Kläglich genug. Obwohl grade im 17. und 18. Jahrhundert die zahllosen Reisebeschreibungen wimmelten von Schilderungen wilder Völker, die keine andre Art der Feuererzeugung kannten als das Reibfeuer, so blieben die Physiker doch davon fast unberührt; und ebenso gleichgültig blieb ihnen im ganzen 18. Jahrhundert und in den ersten Jahrzehnten des 19. die Dampfmaschine. Sie begnügten sich meistens damit, die Tatsachen einfach zu registrieren.

 

Endlich, in den zwanziger Jahren, nahm Sadi Carnot die Sache auf, und zwar in sehr geschickter Weise, so daß seine besten nachher von Clapeyron geometrisch dargestellten Rechnungen bis auf den heutigen Tag bei Clausius und Clerk Maxwell ihre Geltung haben, und er der Sache fast auf den Grund kam. Was ihn verhinderte, sie vollständig zu ergründen, war nicht der Mangel an tatsächlichem Material, es war einzig – eine vorgefaßte falsche Theorie. Und zwar eine falsche Theorie, die den Physikern nicht durch irgendeine bösartige Philosophie aufgenötigt war, sondern eine, die sie mit ihrer eignen, der metaphysisch-philosophierenden so sehr überlegnen, naturalistischen Denkweise herausgeklügelt hatten.

 

Im 17. Jahrhundert galt, wenigstens in England, die Wärme als eine Eigenschaft der Körper, als

 

»eine Bewegung besondrer Art« (»a motion of a particular kind, the nature of which has never been explained in a satisfactory manner«.

 

So bezeichnet sie Th.
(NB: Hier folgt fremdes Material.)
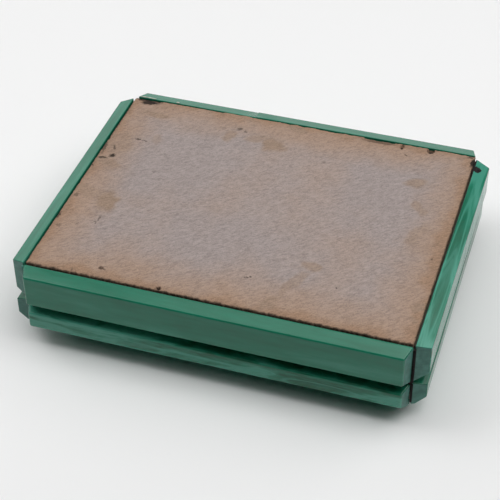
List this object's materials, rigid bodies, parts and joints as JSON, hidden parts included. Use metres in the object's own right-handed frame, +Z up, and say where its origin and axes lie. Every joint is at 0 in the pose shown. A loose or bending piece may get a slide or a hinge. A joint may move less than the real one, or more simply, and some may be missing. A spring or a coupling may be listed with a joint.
{
  "type": "powder box",
  "caption": "Flat rectangular dresser powder box of marbled cast-plastic bars round a fibreboard bottom, lying upside down on the raised plate of its lift-off lid, glass tray inside.",
  "frame": {"origin": "under the middle of the box, on the surface that the lid's raised plate lies on", "axes": "+X along the long side, +Y from the front side to the back side, +Z up from the lid to the fibreboard bottom, because the box lies upside down"},
  "size_m": [0.1396, 0.1114, 0.0315],
  "materials": {
    "marbled_plastic": "jade green cast plastic with paler and darker swirls, polished",
    "fibreboard": "aged pressed fibreboard, mauve brown, matt and fuzzy",
    "lining_card": "cream paper-covered card",
    "glue_block_wood": "plain sawn softwood",
    "pressed_glass": "clear pressed glass"
  },
  "bodies": {
    "lid": {"lid_front_wall": "marbled_plastic", "lid_back_wall": "marbled_plastic", "lid_left_wall": "marbled_plastic", "lid_right_wall": "marbled_plastic", "lid_raised_plate": "marbled_plastic", "lid_panel": "marbled_plastic", "lid_board": "fibreboard", "lid_lining_card": "lining_card"},
    "base": {"base_front_wall": "marbled_plastic", "base_back_wall": "marbled_plastic", "base_left_wall": "marbled_plastic", "base_right_wall": "marbled_plastic", "bottom_board": "fibreboard", "base_floor_card": "lining_card", "base_front_liner": "lining_card", "base_back_liner": "lining_card", "base_left_liner": "lining_card", "base_right_liner": "lining_card", "corner_block_front_left": "glue_block_wood", "corner_block_front_right": "glue_block_wood", "corner_block_back_left": "glue_block_wood", "corner_block_back_right": "glue_block_wood", "powder_tray": "pressed_glass"}
  },
  "joints": [
    {"name": "base_lift", "type": "slide", "parent": "lid", "child": "base", "axis": [0, 0, 1], "range_m": [0, 0.05]}
  ]
}
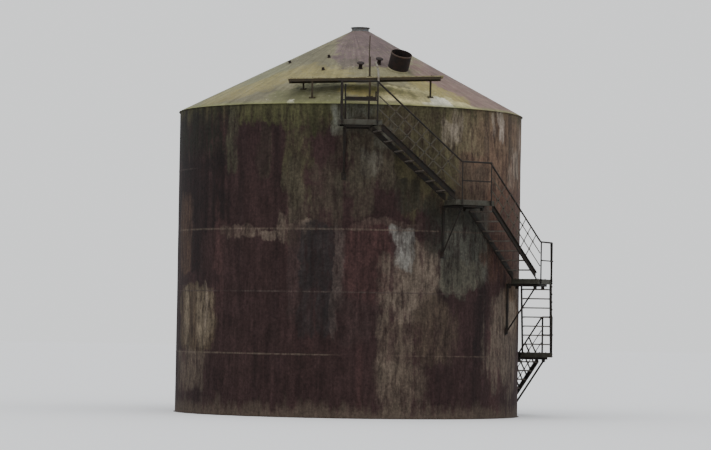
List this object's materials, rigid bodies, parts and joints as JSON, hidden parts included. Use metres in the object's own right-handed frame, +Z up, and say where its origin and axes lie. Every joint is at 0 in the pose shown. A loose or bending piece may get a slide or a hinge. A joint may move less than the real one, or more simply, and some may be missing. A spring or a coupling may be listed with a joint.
{
  "type": "vertical storage tank",
  "caption": "Vertical cylindrical storage tank of welded steel courses with a cone roof, a roof walkway, an open roof manhole and a landing stair round the shell.",
  "frame": {"origin": "centre of the bottom plate's underside, on the ground", "axes": "+Z up along the tank's axis, -Y towards the front where the top landing and the roof walkway are, +X to the right, where the stair goes down"},
  "size_m": [9.4869, 9.5244, 9.6703],
  "materials": {
    "shell": "weathered, rust through old paint, matt",
    "bottom": "rusted, matt",
    "roof": "weathered grey paint with lichen and rust, matt",
    "crown": "weathered galvanised steel",
    "neck": "rusted dark, matt",
    "stair": "rusted dark paint, matt",
    "rail": "rusted dark paint, matt",
    "walkway": "rusted dark paint, matt",
    "bright": "dull bare steel pipe"
  },
  "bodies": {
    "root": {"bottom_plate": "bottom", "shell_course_1": "shell", "shell_course_2": "shell", "shell_course_3": "shell", "shell_course_4": "shell", "shell_course_5": "shell", "eave_angle": "shell", "roof_sheet_1": "roof", "roof_sheet_2": "roof", "roof_sheet_3": "roof", "roof_sheet_4": "roof", "roof_sheet_5": "roof", "roof_sheet_6": "roof", "roof_sheet_7": "roof", "roof_sheet_8": "roof", "crown_cap": "crown", "manhole_neck": "neck", "roof_nozzle_1": "neck", "roof_nozzle_2": "neck", "walkway_deck": "walkway", "walkway_frame": "walkway", "walkway_post": "walkway", "walkway_stub": "bright", "landing_end_guard": "rail", "roof_step": "rail", "landing_1": "stair", "landing_bracket_1": "stair", "landing_guard_1": "rail", "flight_1": "stair", "flight_guard_1": "rail", "landing_2": "stair", "landing_bracket_2": "stair", "landing_guard_2": "rail", "flight_2": "stair", "flight_guard_2": "rail", "landing_3": "stair", "landing_bracket_3": "stair", "landing_guard_3": "rail", "flight_3": "stair", "flight_guard_3": "rail", "landing_4": "stair", "landing_bracket_4": "stair", "landing_guard_4": "rail", "flight_4": "stair", "flight_guard_4": "rail"}
  },
  "joints": []
}
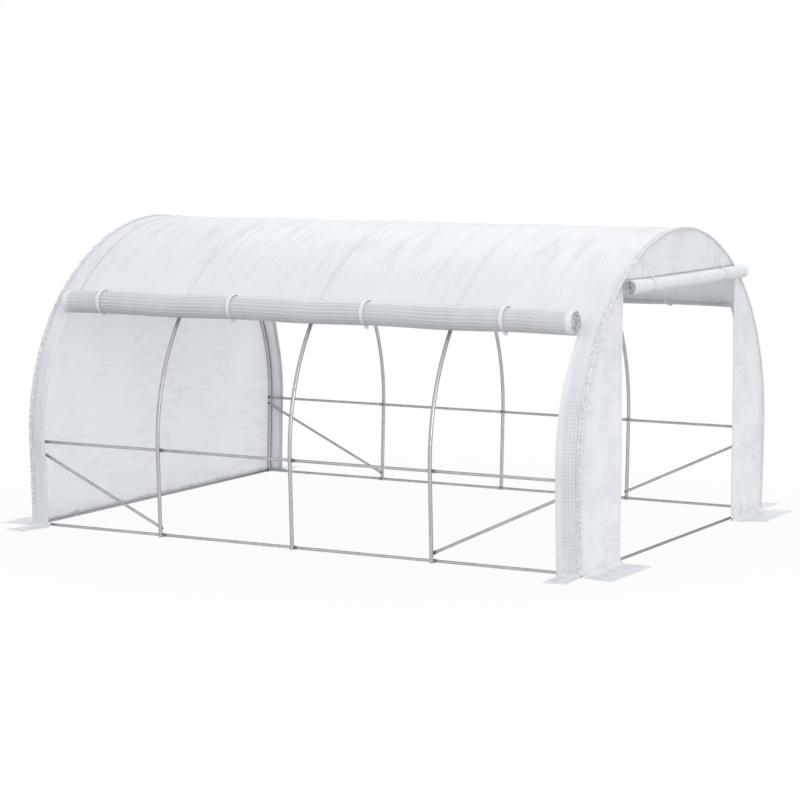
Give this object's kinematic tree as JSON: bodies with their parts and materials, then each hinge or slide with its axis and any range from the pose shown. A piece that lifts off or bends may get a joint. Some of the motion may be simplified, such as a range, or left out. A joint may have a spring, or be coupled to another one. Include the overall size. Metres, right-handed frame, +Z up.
{
  "type": "polytunnel greenhouse",
  "caption": "Walk-in polytunnel with bent steel hoops under a woven plastic cover, both long sides and the door rolled up, and skirts on the ground.",
  "frame": {"origin": "on the ground, midway between the two ends and the two long sides", "axes": "+X along the tunnel towards the door end, +Y across it towards the back long side, +Z up"},
  "size_m": [4.51, 3.56, 2.0209],
  "materials": {
    "galvanised_steel": "satin zinc coating",
    "cover_sheet": "soft sheen, woven, lets light through",
    "hem_tape": "matte white",
    "strap_webbing": "matte woven"
  },
  "bodies": {
    "root": {"back_base_rail": "galvanised_steel", "back_closed_end_brace": "galvanised_steel", "back_closed_end_hem": "hem_tape", "back_closed_end_skirt": "cover_sheet", "back_door_end_brace": "galvanised_steel", "back_door_end_hem": "hem_tape", "back_door_end_skirt": "cover_sheet", "back_mid_rail": "galvanised_steel", "back_roll_straps": "strap_webbing", "back_side_roll": "cover_sheet", "closed_end_band": "cover_sheet", "closed_end_base_rail": "galvanised_steel", "closed_end_hoop": "galvanised_steel", "closed_end_wall": "cover_sheet", "closed_wall_skirt": "cover_sheet", "door_end_band": "cover_sheet", "door_end_base_rail": "galvanised_steel", "door_end_hoop": "galvanised_steel", "door_roll": "cover_sheet", "door_roll_ties": "strap_webbing", "door_wall_back_panel": "cover_sheet", "door_wall_back_skirt": "cover_sheet", "door_wall_front_panel": "cover_sheet", "door_wall_front_skirt": "cover_sheet", "door_wall_top_panel": "cover_sheet", "door_zip_back": "hem_tape", "door_zip_front": "hem_tape", "fourth_hoop": "galvanised_steel", "front_base_rail": "galvanised_steel", "front_closed_end_brace": "galvanised_steel", "front_closed_end_hem": "hem_tape", "front_closed_end_skirt": "cover_sheet", "front_door_end_brace": "galvanised_steel", "front_door_end_hem": "hem_tape", "front_door_end_skirt": "cover_sheet", "front_mid_rail": "galvanised_steel", "front_roll_straps": "strap_webbing", "front_side_roll": "cover_sheet", "middle_hoop": "galvanised_steel", "ridge_rail": "galvanised_steel", "roof_panel": "cover_sheet", "second_hoop": "galvanised_steel"}
  },
  "joints": []
}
Thomson zwei Jahre vor der Entdeckung der mechanischen Wärmetheorie (»Outline of the Sciences of Heat and Electricity«, 2nd ed., London 1840, [p. 281]). Aber im 18. Jahrhundert trat mehr und mehr die Auffassung in den Vordergrund, die Wärme sei wie auch das Licht, die Elektrizität, der Magnetismus, ein besondrer Stoff, und alle diese eigentümlichen Stoffe unterschieden sich von der alltäglichen Materie dadurch, daß sie kein Gewicht hätten, Imponderabilien seien.